TAKE five women, one rustic makeshift kitchen and one shared weekly meal. Blend with tenderness, add a liberal pinch or two of understanding and season generously with love. This is the down-to-earth formula behind American expat Marlena de Blasi’s latest instalment from Italy.
In The Umbrian Supper Club de Blasi examines life in the tiny village of Orvieto in rural Umbria – a little-known landlocked region between Tuscany to the west, Marche on the Adriatic Sea coast and Lazio to the south.
In four distinct chapters de Blasi profiles Miranda, Ninuccia, Paolina and Gilda – her four co-conspirators in both convivial conversation and communal cuisine.
Buxom and boisterous Miranda has been celebrating her 76th birthday every year for as long as de Blasi has known her. Widowed, she has no desire to remarry, despite sharing an apparently contented long-term alliance with a man whose companionship she treasures.

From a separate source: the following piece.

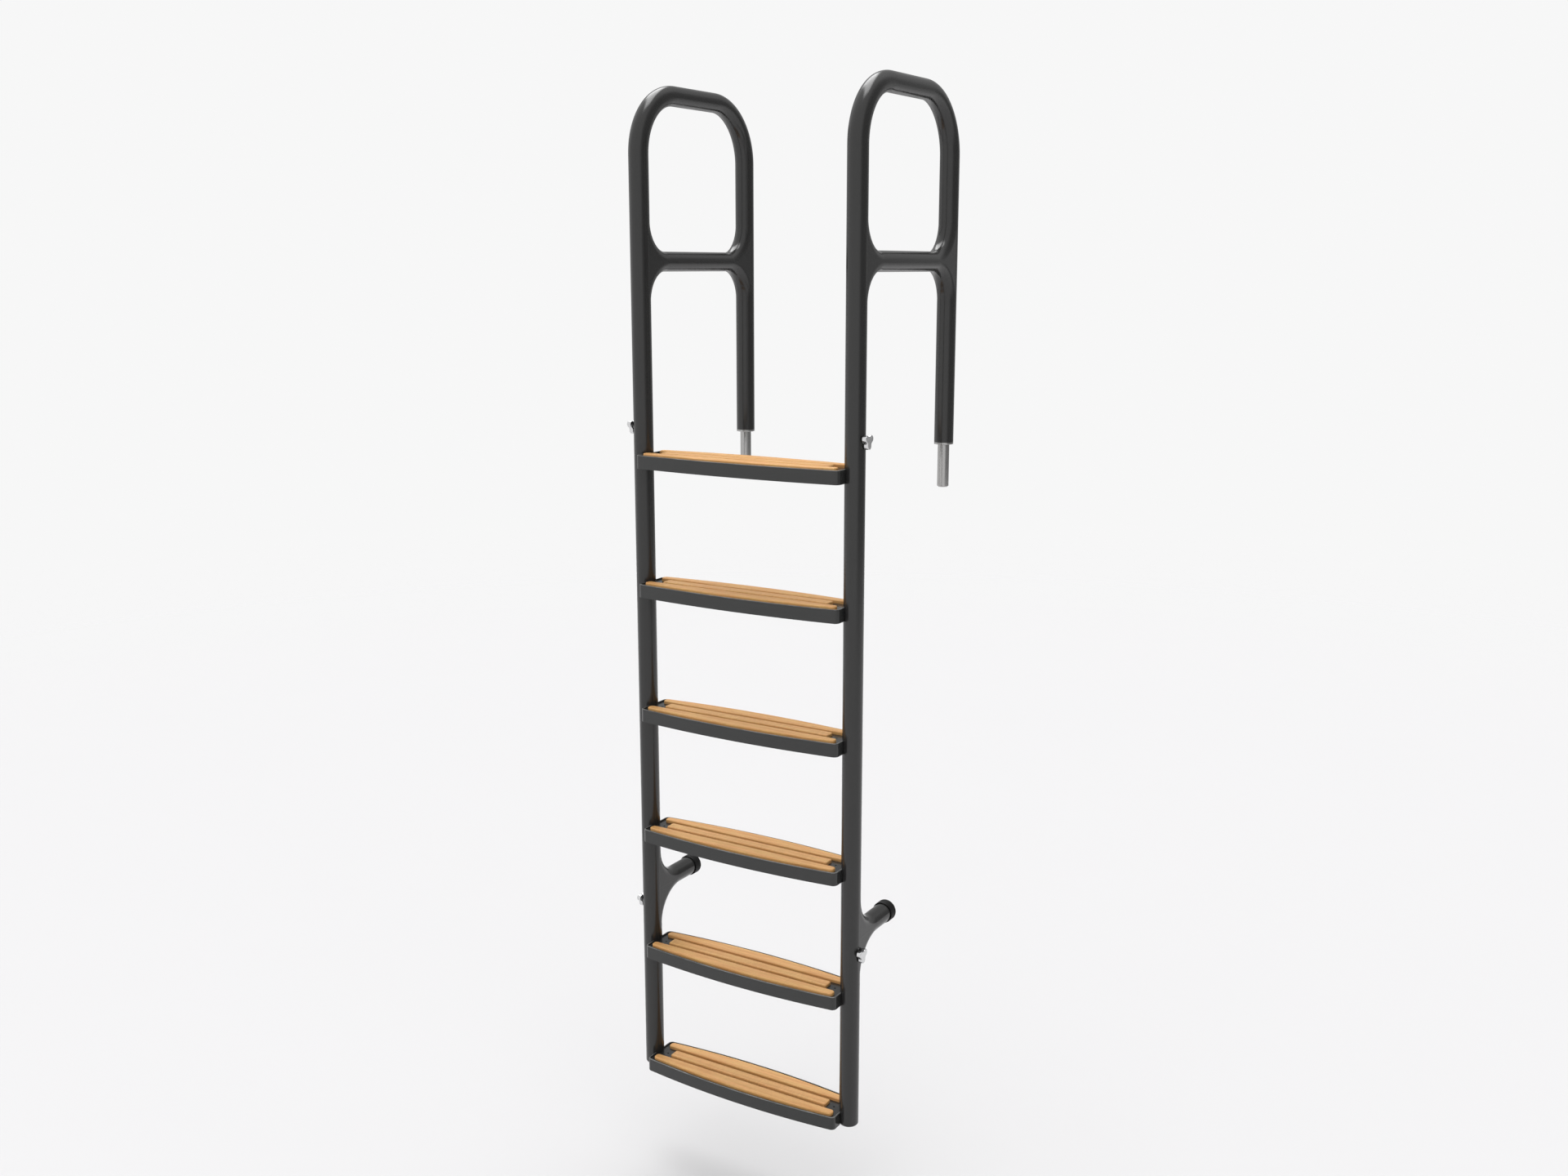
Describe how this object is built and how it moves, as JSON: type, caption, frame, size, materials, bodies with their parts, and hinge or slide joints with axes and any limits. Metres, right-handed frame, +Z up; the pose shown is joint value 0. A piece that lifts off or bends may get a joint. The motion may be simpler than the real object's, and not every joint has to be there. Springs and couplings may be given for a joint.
{
  "type": "boat boarding ladder",
  "caption": "Hook-over boarding ladder with looped handrails, deck pins, bowed teak treads, hull standoffs with rubber caps and three-lobed clamp knobs.",
  "frame": {"origin": "on the deck plane (underside of the deck pins' flanges), midway between the two deck pins", "axes": "+X to the right of a climber facing the boat, +Y inboard, +Z up"},
  "size_m": [0.5544, 0.4639, 2.0877],
  "materials": {
    "dark_tube": "gloss",
    "tread_pan": "satin",
    "teak": "satin",
    "pin_steel": "satin",
    "knob_chrome": "polished",
    "stud_steel": "satin",
    "washer_plastic": "matte",
    "fender_rubber": "matte",
    "screw_steel": "satin"
  },
  "bodies": {
    "handrails": {"handrail_left": "dark_tube", "grab_bar_left": "dark_tube", "deck_pin_left": "pin_steel", "handrail_right": "dark_tube", "grab_bar_right": "dark_tube", "deck_pin_right": "pin_steel", "upper_bushes": "stud_steel"},
    "main_frame": {"main_stile_left": "dark_tube", "upper_spigot_left": "dark_tube", "standoff_left": "dark_tube", "fender_cap_left": "fender_rubber", "main_stile_right": "dark_tube", "upper_spigot_right": "dark_tube", "standoff_right": "dark_tube", "fender_cap_right": "fender_rubber", "lower_bushes": "stud_steel", "tread_pan_1": "tread_pan", "slat_1_front": "teak", "slat_1_middle": "teak", "slat_1_rear": "teak", "tread_pan_2": "tread_pan", "slat_2_front": "teak", "slat_2_middle": "teak", "slat_2_rear": "teak", "tread_pan_3": "tread_pan", "slat_3_front": "teak", "slat_3_middle": "teak", "slat_3_rear": "teak", "tread_pan_4": "tread_pan", "slat_4_front": "teak", "slat_4_middle": "teak", "slat_4_rear": "teak", "main_slat_screws": "screw_steel"},
    "lower_frame": {"lower_stile_left": "dark_tube", "lower_spigot_left": "dark_tube", "foot_cap_left": "dark_tube", "lower_stile_right": "dark_tube", "lower_spigot_right": "dark_tube", "foot_cap_right": "dark_tube", "tread_pan_5": "tread_pan", "slat_5_front": "teak", "slat_5_middle": "teak", "slat_5_rear": "teak", "tread_pan_6": "tread_pan", "slat_6_front": "teak", "slat_6_middle": "teak", "slat_6_rear": "teak", "lower_slat_screws": "screw_steel"},
    "upper_clamp_washer_left": {"upper_washer_left": "washer_plastic"},
    "upper_clamp_knob_left": {"upper_stud_left": "stud_steel", "upper_knob_left": "knob_chrome"},
    "upper_clamp_washer_right": {"upper_washer_right": "washer_plastic"},
    "upper_clamp_knob_right": {"upper_stud_right": "stud_steel", "upper_knob_right": "knob_chrome"},
    "lower_clamp_washer_left": {"lower_washer_left": "washer_plastic"},
    "lower_clamp_knob_left": {"lower_stud_left": "stud_steel", "lower_knob_left": "knob_chrome"},
    "lower_clamp_washer_right": {"lower_washer_right": "washer_plastic"},
    "lower_clamp_knob_right": {"lower_stud_right": "stud_steel", "lower_knob_right": "knob_chrome"}
  },
  "joints": [
    {"name": "main_section_pull", "type": "slide", "parent": "handrails", "child": "main_frame", "axis": [0, 0, -1], "range_m": [0, 0.09]},
    {"name": "lower_section_pull", "type": "slide", "parent": "main_frame", "child": "lower_frame", "axis": [0, 0, -1], "range_m": [0, 0.09]},
    {"name": "upper_knob_travel_left", "type": "slide", "parent": "handrails", "child": "upper_clamp_washer_left", "axis": [-1, 0, 0], "range_m": [0, 0.0038]},
    {"name": "upper_knob_turn_left", "type": "hinge", "parent": "upper_clamp_washer_left", "child": "upper_clamp_knob_left", "pos_m": [-0.2462, -0.3855, 0.0434], "axis": [-1, 0, 0], "range_deg": [0, 1080]},
    {"name": "upper_knob_travel_right", "type": "slide", "parent": "handrails", "child": "upper_clamp_washer_right", "axis": [1, 0, 0], "range_m": [0, 0.0038]},
    {"name": "upper_knob_turn_right", "type": "hinge", "parent": "upper_clamp_washer_right", "child": "upper_clamp_knob_right", "pos_m": [0.2462, -0.3855, 0.0434], "axis": [1, 0, 0], "range_deg": [0, 1080]},
    {"name": "lower_knob_travel_left", "type": "slide", "parent": "main_frame", "child": "lower_clamp_washer_left", "axis": [-1, 0, 0], "range_m": [0, 0.0038]},
    {"name": "lower_knob_turn_left", "type": "hinge", "parent": "lower_clamp_washer_left", "child": "lower_clamp_knob_left", "pos_m": [-0.2462, -0.3855, -0.99], "axis": [-1, 0, 0], "range_deg": [0, 1080]},
    {"name": "lower_knob_travel_right", "type": "slide", "parent": "main_frame", "child": "lower_clamp_washer_right", "axis": [1, 0, 0], "range_m": [0, 0.0038]},
    {"name": "lower_knob_turn_right", "type": "hinge", "parent": "lower_clamp_washer_right", "child": "lower_clamp_knob_right", "pos_m": [0.2462, -0.3855, -0.99], "axis": [1, 0, 0], "range_deg": [0, 1080]}
  ],
  "couplings": [
    {"joint": "upper_knob_travel_left", "follows": "upper_knob_turn_left", "m_per_rad": 0.00019894},
    {"joint": "upper_knob_travel_right", "follows": "upper_knob_turn_right", "m_per_rad": 0.00019894},
    {"joint": "lower_knob_travel_left", "follows": "lower_knob_turn_left", "m_per_rad": 0.00019894},
    {"joint": "lower_knob_travel_right", "follows": "lower_knob_turn_right", "m_per_rad": 0.00019894}
  ]
}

Temperamental, take-no-prisoners Ninuccia has returned to her native Umbria after living as a new bride in her mother-in-law’s house in Calabria. She now remembers fondly her time in a community where gang executions were commonplace.
Aged 60, cooking teacher Paolina has just received her first marriage proposal, causing her to hesitate, uncertain as she weighs up changing the delicate daily balance that surrounds her.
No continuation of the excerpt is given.